Realizing that attorney John McDermott will not waive lack of jurisdiction over himself and will not appear in the illegal contempt proceedings, Judge Polster reportedly replaced his bench warrant with a $500/a day fine against attorney John McDermott.

Judge Polster's order imposing a fine upon John McDermott is dated June 15, 2016, nearly a week after the Williams v Pennsylvnia decision that indicated that not only an accuser cannot also be a judge in the same case, but the judge's failure to recuse from such a case is a violation of due process of law of the accused.

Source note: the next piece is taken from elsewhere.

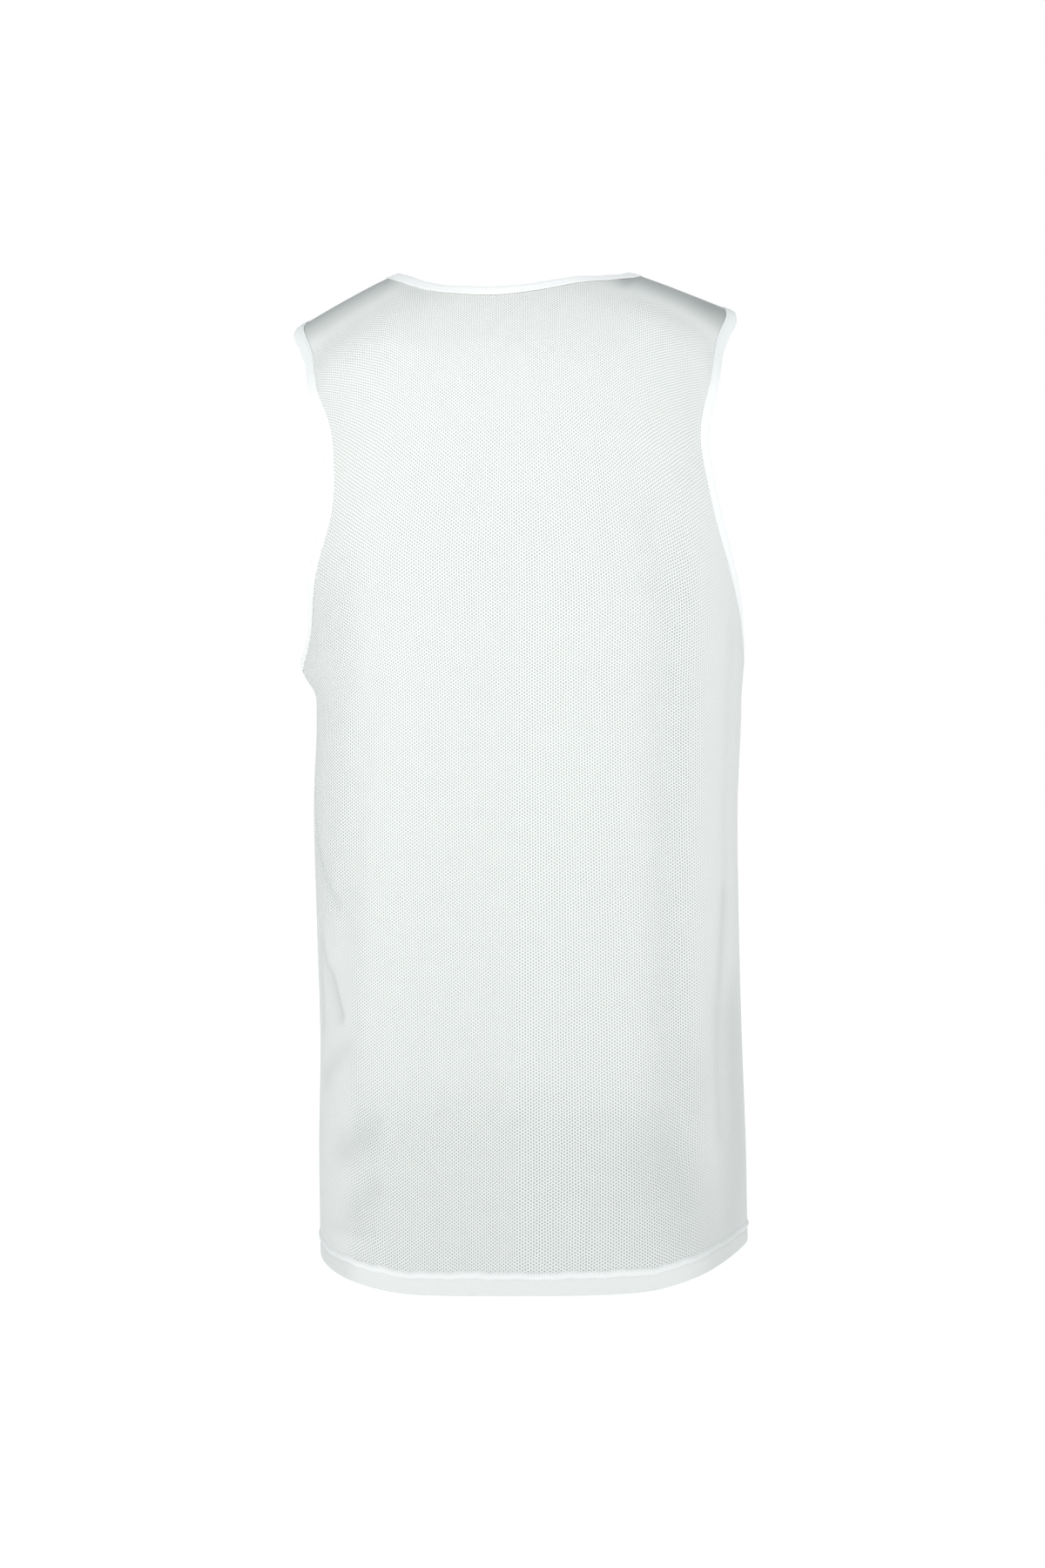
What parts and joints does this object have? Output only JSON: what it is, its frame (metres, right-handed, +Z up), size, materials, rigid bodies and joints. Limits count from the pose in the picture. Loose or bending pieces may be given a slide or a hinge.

If Judge Polster wanted to act fairly with Attorney John McDermott, he should have acted as a complainant in the case, but should have recused from adjudicating the case.

Apparently, Judge Polster does not want to be fair, he wants to show to John McDermott and to everybody else that his power is unlimited, law or no law, and that he can do anything to people with impunity.

It is obviously personal to Judge Polster that he was disobeyed, no matter how unlawful, petty and unfair his infantile demands are which are based on unlawful knee-jerk orders that were filed, but not served upon the accused individual.

The media report about the ongoing standoff did not mention unlawfulness of Judge Polster's actions, their stark contradiction with the judge-established U.S. Supreme Court precedent.

Well.

In Alabama, the Chief Judge is now being investigated, and will possibly be removed because he disobeyed a U.S. Supreme Court precedent on gay marriage.

Here, a federal judge is acting as a petty tyrant and disobeys the U.S. Supreme Court precedent on point prohibiting an accuser in a court case to adjudicate that same court case.

I wonder whether any discipline will be imposed on Judge Polster based on his outrageous misconduct.

I will  continue to follow this story and to cover it on this blog.